*AIM OF THE TASK:* Gather every line holding the string "Write".

Dataset items:
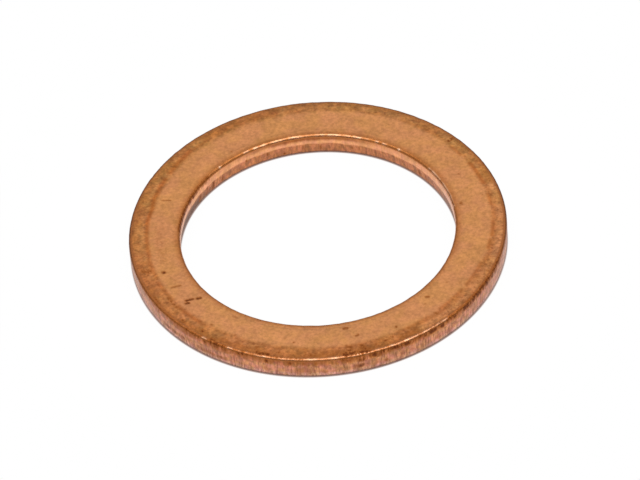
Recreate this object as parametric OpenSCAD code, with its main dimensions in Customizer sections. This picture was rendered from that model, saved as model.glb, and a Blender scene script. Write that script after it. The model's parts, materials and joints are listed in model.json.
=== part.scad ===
// Flat copper sealing ring for a threaded oil drain plug, stamped from sheet in one stroke.
// The origin is the centre of the hole on the lower sealing face, and +Z is the ring's axis.
// The rim and the hole are cut from the same side, so both have the section of a stamped edge:
// the upper face falls away and rolls over into the cut, a smooth sheared wall follows, and
// below it the metal is torn and leans away down to a tumbled lower edge.

/* [Ring] */
// Diameter of the hole at its smooth sheared wall, which the plug's thread passes through
bore_d = 16; // [8:0.1:40]
// Width of the ring, from the hole to the rim
ring_w = 3; // [2.4:0.1:6]
// Thickness of the sheet that the ring is stamped from
sheet_t = 1.45; // [1.1:0.05:3]

/* [Upper face] */
// Width of the outer band, where the upper face falls away towards the rim
rim_band_w = 1; // [0.6:0.05:1.2]
// Height of the slope that parts the level middle of the face from the outer band
rim_step_h = 0.01; // [0.005:0.005:0.05]
// Slope of the outer band where it meets the rolled edge, in degrees
rim_fall_a = 9; // [1:0.5:12]
// Width of the inner band, where the upper face falls away towards the hole
bore_band_w = 0.6; // [0.45:0.05:0.9]
// Height of the slope that parts the level middle of the face from the inner band
bore_step_h = 0.02; // [0.005:0.005:0.05]
// Slope of the inner band where it meets the rolled edge, in degrees
bore_fall_a = 12; // [1:0.5:20]
// Width of the slope beside each band
step_w = 0.2; // [0.1:0.05:0.25]

/* [Stamped rim] */
// Radius of the rolled edge between the upper face and the rim
rim_roll_r = 0.18; // [0.05:0.01:0.25]
// Height of the smooth sheared wall on the rim
rim_shear_h = 0.34; // [0.2:0.02:0.7]
// Distance that the torn metal leans inward from the smooth wall by the lower face
rim_tear_w = 0.06; // [0.01:0.01:0.12]

/* [Stamped hole] */
// Radius of the rolled edge between the upper face and the hole
bore_roll_r = 0.2; // [0.05:0.01:0.25]
// Height of the smooth sheared wall in the hole
bore_shear_h = 0.5; // [0.2:0.02:0.7]
// Distance that the torn metal leans outward from the smooth wall by the lower face
bore_tear_w = 0.09; // [0.01:0.01:0.12]

/* [Lower face] */
// Radius that tumbling has left on each lower edge
foot_r = 0.06; // [0.02:0.01:0.12]

/* [Hidden] */

$fn = 180;
foot_steps = 4;  // straight pieces along a tumbled lower edge
roll_steps = 7;  // straight pieces along a rolled edge
fall_steps = 5;  // straight pieces along the falling part of a band
step_steps = 6;  // straight pieces along the slope beside a band

bore_r = bore_d / 2;
rim_r = bore_r + ring_w;

// Points of an arc about a centre, from one angle to another.
function arc(centre, radius, from, to, steps) = [
    for (i = [0 : steps])
        let (a = from + (to - from) * i / steps)
            centre + radius * [cos(a), sin(a)]
];

// Points of one stamped edge, from the lower face up to the level middle of the upper face.
// Here x is the depth into the metal from the smooth wall, and y the height over the lower face.
function stamped_edge(band_w, step_h, fall_a, roll_r, shear_h, tear_w) =
    let (
        roll_w = roll_r * (1 - sin(fall_a)),
        fall_w = band_w - step_w - roll_w,
        fall_h = fall_w * tan(fall_a) / 2,
        roll_centre = [roll_r, sheet_t - step_h - fall_h - roll_r * cos(fall_a)]
    )
    concat(
        arc([tear_w + foot_r, foot_r], foot_r, 270, 180, foot_steps),
        [[0, roll_centre.y - shear_h]],
        arc(roll_centre, roll_r, 180, 90 + fall_a, roll_steps),
        [for (i = [1 : fall_steps])
            let (u = 1 - i / fall_steps)
                [band_w - step_w - fall_w * u, sheet_t - step_h - fall_h * u * u]],
        [for (i = [1 : step_steps])
            let (u = 1 - i / step_steps)
                [band_w - step_w * u, sheet_t - step_h * u * u * (3 - 2 * u)]]
    );

function backwards(points) = [for (i = [len(points) - 1 : -1 : 0]) points[i]];

// Section of the ring, with x measured from the axis and y up from the lower face.
module section() {
    rim_edge = stamped_edge(
        rim_band_w, rim_step_h, rim_fall_a, rim_roll_r, rim_shear_h, rim_tear_w);
    bore_edge = stamped_edge(
        bore_band_w, bore_step_h, bore_fall_a, bore_roll_r, bore_shear_h, bore_tear_w);
    polygon(concat(
        [for (p = rim_edge) [rim_r - p.x, p.y]],
        [for (p = backwards(bore_edge)) [bore_r + p.x, p.y]]
    ));
}

module sealing_ring() {
    color("#CF8D5F")
        rotate_extrude()
            section();
}

sealing_ring();
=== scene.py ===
"""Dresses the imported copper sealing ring: the stamped metal, its finish and a small studio."""

import json
import math
from typing import Callable, NamedTuple

import bpy
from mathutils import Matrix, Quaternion, Vector, kdtree


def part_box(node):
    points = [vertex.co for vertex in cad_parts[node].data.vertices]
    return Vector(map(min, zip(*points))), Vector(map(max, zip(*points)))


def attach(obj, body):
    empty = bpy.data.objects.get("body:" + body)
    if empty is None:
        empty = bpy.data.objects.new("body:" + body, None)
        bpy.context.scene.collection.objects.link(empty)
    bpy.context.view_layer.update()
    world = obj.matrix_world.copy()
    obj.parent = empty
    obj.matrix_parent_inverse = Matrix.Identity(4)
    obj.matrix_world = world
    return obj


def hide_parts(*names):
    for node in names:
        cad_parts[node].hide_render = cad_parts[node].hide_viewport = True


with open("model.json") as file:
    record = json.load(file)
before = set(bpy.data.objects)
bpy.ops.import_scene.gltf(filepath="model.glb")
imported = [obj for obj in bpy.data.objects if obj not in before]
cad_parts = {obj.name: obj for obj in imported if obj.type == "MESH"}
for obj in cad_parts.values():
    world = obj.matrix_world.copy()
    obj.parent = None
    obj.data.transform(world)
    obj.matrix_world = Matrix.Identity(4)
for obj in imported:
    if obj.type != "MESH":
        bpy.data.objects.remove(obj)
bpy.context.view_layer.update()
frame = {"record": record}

bl_info = {
    "name": "Copper Sealing Ring",
    "version": (1, 0, 0),
    "blender": (4, 5, 0),
    "location": "View3D > Sidebar > Sealing Ring",
    "description": "Models a stamped copper sealing ring for an oil drain plug, and its studio",
    "category": "Add Mesh",
}

NODE = "sealing_ring"
MM = 0.001
MICRON = 0.000001
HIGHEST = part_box(NODE)[1]
PLUG_HOLE = next(m for m in frame["record"]["mounts"] if m["name"] == "plug_hole")

# Straight pieces along each stretch of the section, and steps of its turn round the axis
FOOT_STEPS = 3
TORN_STEPS = 9
SHEAR_STEPS = 6
ROLL_STEPS = 8
FALL_STEPS = 9
STEP_STEPS = 5
LEVEL_STEPS = 22
UNDERSIDE_STEPS = 10
TURN_STEPS = 880
MERGE_GAP = 0.01 * MICRON

# Each kind of surface, as an attribute for the finish and a vertex group for the relief
KINDS = ("rolled", "sheared", "torn", "edge", "foot")


class Mark(NamedTuple):
    """A mark on the metal, with its lengths in millimetres and its angles in degrees."""

    angle: float  # way round the ring to its middle, counterclockwise from +X
    reach: float  # way outward from the hole on a face, or up from the lower face on a wall
    length: float
    width: float
    strength: float
    turn: float = 0  # turn from the way round the ring, positive outward or upward


# Scratches and pits in the upper face, which hold dirt, each row with the values of a mark
SCRATCHES = (
    (196.2, 1.47, 0.34, 0.3, 1.0, -80), (204.8, 1.3, 0.7, 0.2, 0.5, -78),
    (213.5, 1.27, 0.62, 0.19, 1.0, -70), (214.4, 1.53, 0.38, 0.23, 1.0, -60),
    (215.1, 0.77, 0.42, 0.25, 1.0, -66), (233, 0.6, 0.45, 0.18, 0.35, 3),
    (277.5, 0.65, 0.45, 0.26, 0.75, 2), (280.9, 1.4, 0.35, 0.22, 0.6, -25),
    (312.7, 0.85, 0.4, 0.26, 0.65, 40), (309, 2.2, 0.35, 0.18, 0.5, 60),
    (158.2, 1.3, 0.6, 0.11, 0.5, -105),
)

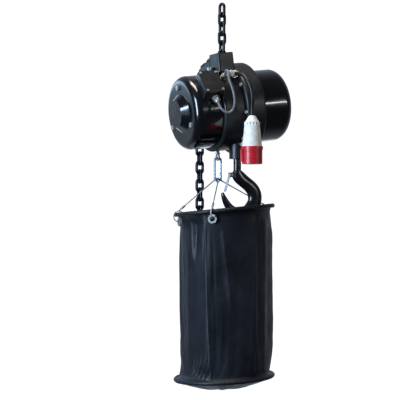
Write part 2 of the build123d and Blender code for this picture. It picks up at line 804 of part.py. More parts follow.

*ANSWER TO THE PROBLEM:*
Recreate this object as parametric OpenSCAD code, with its main dimensions in Customizer sections. This picture was rendered from that model, saved as model.glb, and a Blender scene script. Write that script after it. The model's parts, materials and joints are listed in model.json.
Write part 2 of the build123d and Blender code for this picture. It picks up at line 804 of part.py. More parts follow.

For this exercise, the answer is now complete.